Warner Bros.
While I was waiting for a press screening of Supergirl to begin, annoyed to have trudged all the way to the way west side of midtown in close, damp heat, some guy—the only other person in the screening room at the time, because I get to things too early—turned to me and said something I couldn’t hear. I paused my podcast (Who? Weekly; listen!), took out an earbud, and said, “Sorry?” He smiled and repeated himself: “I’m going to the bathroom. You need anything?” He was making an off-color joke, I realized, to a complete stranger, and in the generalized Tuesday frustration of the moment, I could only offer him a withering chuckle before I put my headphone back in and tried to disappear.
I don’t want to besmirch this one particular guy too much for trying to be friendly, but something about that minor encounter got under my skin. There I was, waiting to watch yet another superhero movie, being accosted by one of the many nerds and geeks and dorks who—at least in the beginning—willed this all into being. I suddenly felt so sick of the whole thing, so tired of attending countless screenings filled with hooting fanboys, loudly yammering ahead of the movie about this junket and that one, about teasers and post-credit scenes, about their experiences seeing other nerd shit at other private screenings as if they were exchanging trading cards of experience.
It’s just been such a long time that we have had to endure, seemingly every few months, another trip into these dorks’ realm—which, for 15 years, became everyone else’s realm, too. I had let myself stupidly hope that the middling receipts for Fantastic Four and Thunderbolts (and The Marvels, and Eternals, and Black Adam, etc.) would have magically stopped this all from happening anymore. But instead Supergirl is only the first of three major superhero movies this year, soon to be followed by the next Spider-Man movie (whose trailer promises exactly zero plot) and, in the fall, Avengers: Doomsday, one of the more desperate plays for continued relevance clunking about the industry at the moment. (I’m sure it will make tons of money.)

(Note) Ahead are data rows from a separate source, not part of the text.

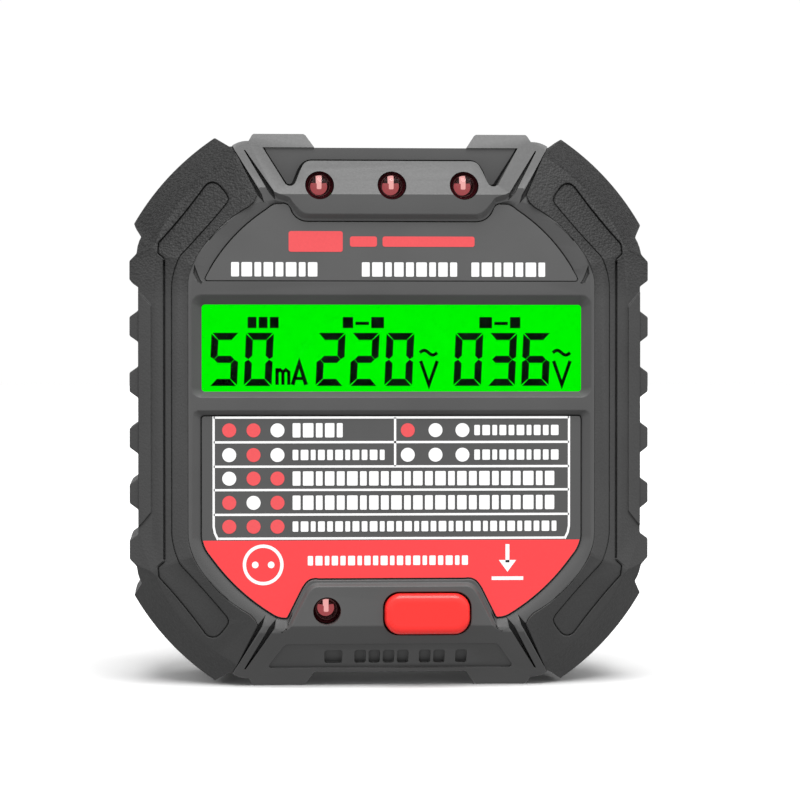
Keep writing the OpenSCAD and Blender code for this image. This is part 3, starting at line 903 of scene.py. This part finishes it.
def cut_plug(back):
    """The hollow of the rear half and its boss, the pin and earth holes, guides and clip seats."""
    clip = (-CLIP_HALF_W, CLIP_HALF_W)
    guide = (REAR_Y + 2, 1, -GUIDE_HALF_W, GUIDE_HALF_W)
    cut(
        back,
        prism(CAVITY, PARTING_Y - 1, REAR_Y - 2),
        prism(circle(0, 0, BOSS_R - 3.1, 64), REAR_Y - 3, -2.6),
        prism(circle(-PIN_X, 0, 2.6), -4, 1),
        prism(circle(PIN_X, 0, 2.6), -4, 1),
        prism(circle(0, EARTH_Z, 3.1), -4, 1),
        box(BOSS_R - 1.6, 22, *guide),
        box(-22, 1.6 - BOSS_R, *guide),
        *both_ways(box, *clip, REAR_Y + 1.5, -2.6, BOSS_R - 1.9, 22),
        *both_ways(box, *clip, -3.6, -2.6, BOSS_R - 4.5, 22),
        *both_ways(box, *clip, REAR_Y + 1.5, REAR_Y + 2.5, BOSS_R - 4.5, 22),
    )


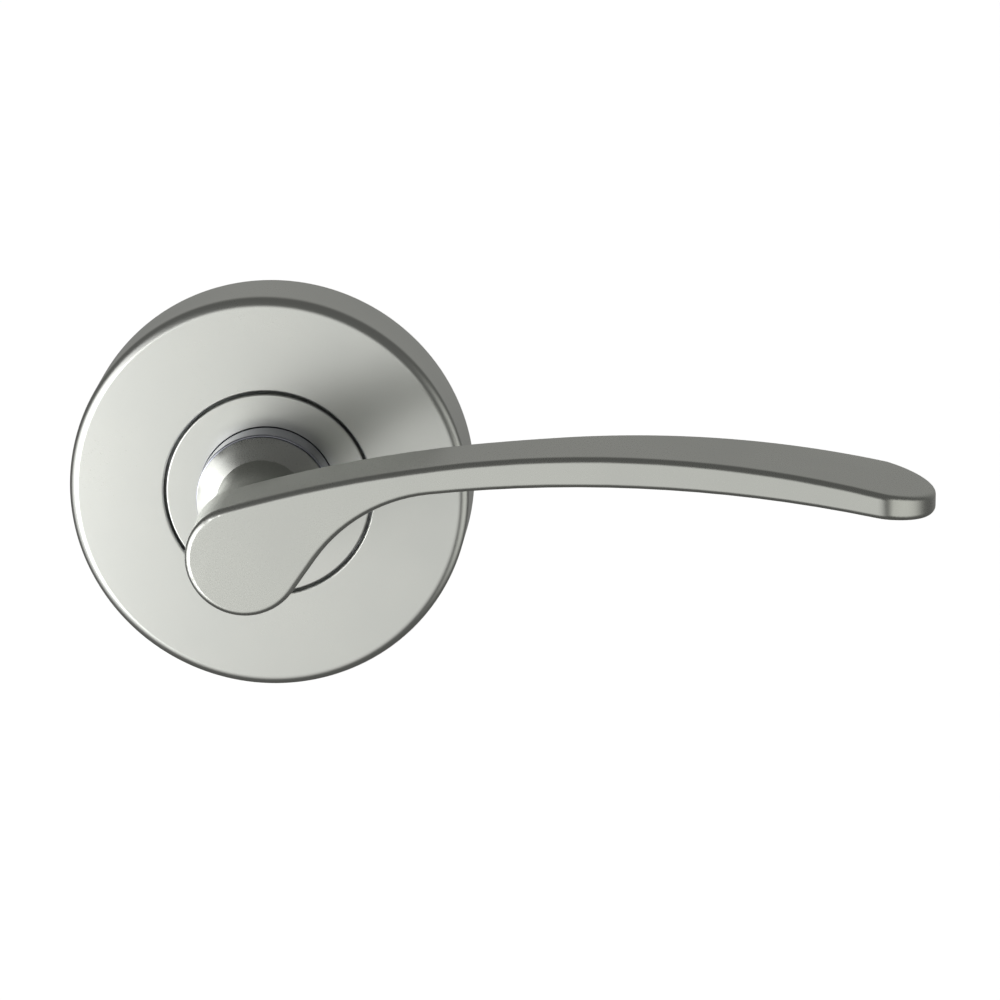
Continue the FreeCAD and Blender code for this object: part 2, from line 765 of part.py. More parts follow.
def plan_offcut(sketch):
    """All that is cut away behind the blade and round its tip, seen from below."""
    arcs = tip_arcs()
    furthest = max(centre.x + radius for centre, radius, start, stop in arcs
                   if stop <= -math.pi / 2 <= start)
    shift = point(value("arm_reach") - furthest, 0)
    corners = []
    for centre, radius, *headings in arcs:
        headings.insert(1, sum(headings) / 2)
        stops = [centre + shift + beside(heading, radius) for heading in headings]
        sketch.addGeometry(Part.ArcOfCircle(*stops))
        corners += [stops[0], stops[-1]]
    front_end, back_end = corners[0], corners[-1]

    # the sloping back climbs towards the root, then a long blend levels it
    slope = math.radians(value("back_slope"))
    blend, back = value("back_blend_radius"), value("blade_back")
    run = (back - blend * (1 - math.cos(slope)) - back_end.y) / math.sin(slope)
    blend_start = back_end + point(-math.cos(slope), math.sin(slope)) * run
    level = point(blend_start.x - blend * math.sin(slope), back)
    middle = point(level.x, back - blend) + beside(-slope / 2, blend)
    sketch.addGeometry(Part.LineSegment(back_end, blend_start))
    sketch.addGeometry(Part.ArcOfCircle(blend_start, middle, level))

    over = value("overrun")
    left = -value("root_left") - over
    right = value("arm_reach") + 2 * over
    behind = back - value("root_thickness") - over
    ahead = value("blade_front") + over
    outside = [level, point(left, back), point(left, behind), point(right, behind),
               point(right, ahead), point(front_end.x, ahead), front_end]
    for pair in zip(outside, outside[1:]):
        sketch.addGeometry(Part.LineSegment(*pair))


def blade_outline_edge(edge):
    """Chooses the blade's long edges, not the seams that run straight along Y or Z."""
    box = edge.BoundBox
    return box.XLength > 0.01 or (box.YLength > 0.01 and box.ZLength > 0.01)


def add_neck(body):
    """A slim round neck that widens into the blade's root, lofted through four circles."""
    root_across = "root_top_radius - root_left"
    stations = (
        ("0", "0", "neck_radius", "neck_start - shoulder_cone / 4"),
        ("0", "0", "neck_radius", "neck_start + neck_length * neck_waist_share"),
        (f"({root_across}) / 2", "-root_drop / 2", "neck_radius + neck_bell_growth",
         "neck_start + neck_length * neck_bell_share"),
        (root_across, "-root_drop", "root_top_radius - neck_root_inset", "neck_end"),
    )
    sections = []
    for number, (across, along, radius, depth) in enumerate(stations, start=1):
        section = face_sketch(body, f"neck_section_{number}", depth)
        add_circle(section, across, along, radius)
        sections.append(section)
    before = solid_volume(body)
    loft = body.newObject("PartDesign::AdditiveLoft", "neck")
    loft.Profile = sections[0]
    loft.Sections = sections[1:]
    checked(body, loft, before, True)


def add_shank(body):
    """Shoulder cone, bearing journal and the keyed tail with its circlip groove."""
    profile = section_sketch(body, "shank_section")
    add_polygon(profile, (
        ("0", "shank_tail"), ("shank_radius - shank_chamfer", "shank_tail"),
        ("shank_radius", "shank_tail + shank_chamfer"), ("shank_radius", "shoulder_depth"),
        ("shoulder_radius", "shoulder_depth"),
        ("shoulder_radius", "shoulder_depth + shoulder_edge"),
        ("neck_radius", "neck_start"), ("0", "neck_start")))
    revolve(body, profile)

    flats = face_sketch(body, "shank_flats", "shank_tail")
    for sign in ("", "-"):
        add_polygon(flats, ((f"{sign}flat_distance", "-shank_radius"),
                            (f"{sign}shank_radius", "-shank_radius"),
                            (f"{sign}shank_radius", "shank_radius"),
                            (f"{sign}flat_distance", "shank_radius")))
    cut(body, flats, "cam_front - shank_tail")

    groove = section_sketch(body, "circlip_groove")
    add_polygon(groove, (
        ("shank_radius - circlip_groove", "circlip_back"), ("shank_radius * 2", "circlip_back"),
        ("shank_radius * 2", "retaining_back"),
        ("shank_radius - circlip_groove", "retaining_back")))
    before = solid_volume(body)
    feature = body.newObject("PartDesign::Groove", "circlip_seat")
    feature.Profile = groove
    feature.ReferenceAxis = (groove, ["V_Axis"])
    feature.Angle = 360
    checked(body, feature, before, False)


def make_lever():
    """One casting: arm and root, neck, shoulder and shank, bored square for the spindle."""
    body = new_body("lever")
    outline = face_sketch(body, "blade_outline", "blade_back - root_thickness")
    front_outline(outline)
    pad(body, outline, "2 * root_thickness")
    offcut = section_sketch(body, "blade_offcut")
    plan_offcut(offcut)
    cut(body, offcut, "", both_ways=True)
    round_edges(body, blade_outline_edge, "blade_edge_round")
    add_neck(body)
    add_shank(body)

    socket = face_sketch(body, "spindle_socket", "shank_tail")
    add_polygon(socket, (("socket_half", "socket_half"), ("-socket_half", "socket_half"),
                         ("-socket_half", "-socket_half"), ("socket_half", "-socket_half")))
    cut(body, socket, "spindle_front - shank_tail + spindle_play")
    thread = section_sketch(body, "grub_thread", "socket_half - spindle_play")
    add_circle(thread, "0", "grub_depth", "grub_radius")
    cut(body, thread, "neck_radius")
    return body


make_rose_cover()
make_centre_disc()
make_bearing_sleeve()
washer("bearing_bush", "bush_bore", "bush_radius", "chamber_front", "sleeve_front")
washer("nose_washer", "bush_bore", "sleeve_radius - nose_washer_inset",
       "sleeve_front", "nose_washer_front")
washer("thrust_washer", "bush_bore", "chamber_radius - chamber_play",
       "thrust_washer_back", "chamber_front")
make_snap_ring()
make_sub_rose()
make_fixing_posts()
make_back_plate()
make_plate_screws()
make_return_spring()
washer("retaining_washer", "shank_radius + key_play", "shank_radius + retaining_washer_radial",
       "retaining_back", "cam_back")
make_spring_cam()
make_circlip()
make_spindle()
make_grub_screw()
make_lever()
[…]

At least last year’s Superman, off of which Supergirl is spun, was a lively, surprising pleasure. James Gunn, mastermind of Marvel’s Guardians of the Galaxy movies (two of which are among Marvel’s best), decamped to DC and winsomely revived a character that Hollywood had been struggling to get right since Christopher Reeve’s first adventure. But enjoying Superman was bittersweet; fun as it was, its success would mean another six years of Winter Soldier.
I want every movie, minus a very small few, to do well at the box office; cinema needs all the financial boosting it can get. But the slight fading of superhero supremacy has, I must admit, been a heartening phenomenon, one for which I have quietly rooted. Look what havoc the dorks have wrought over the years—to say nothing of their counterparts currently plotting the end of the world in the Bay Area. It would be quite nice for their reign to be over, at least in some symbolic way, and for Hollywood to be forced to come up with new stuff to do. But that victory is still a ways off, I’m afraid.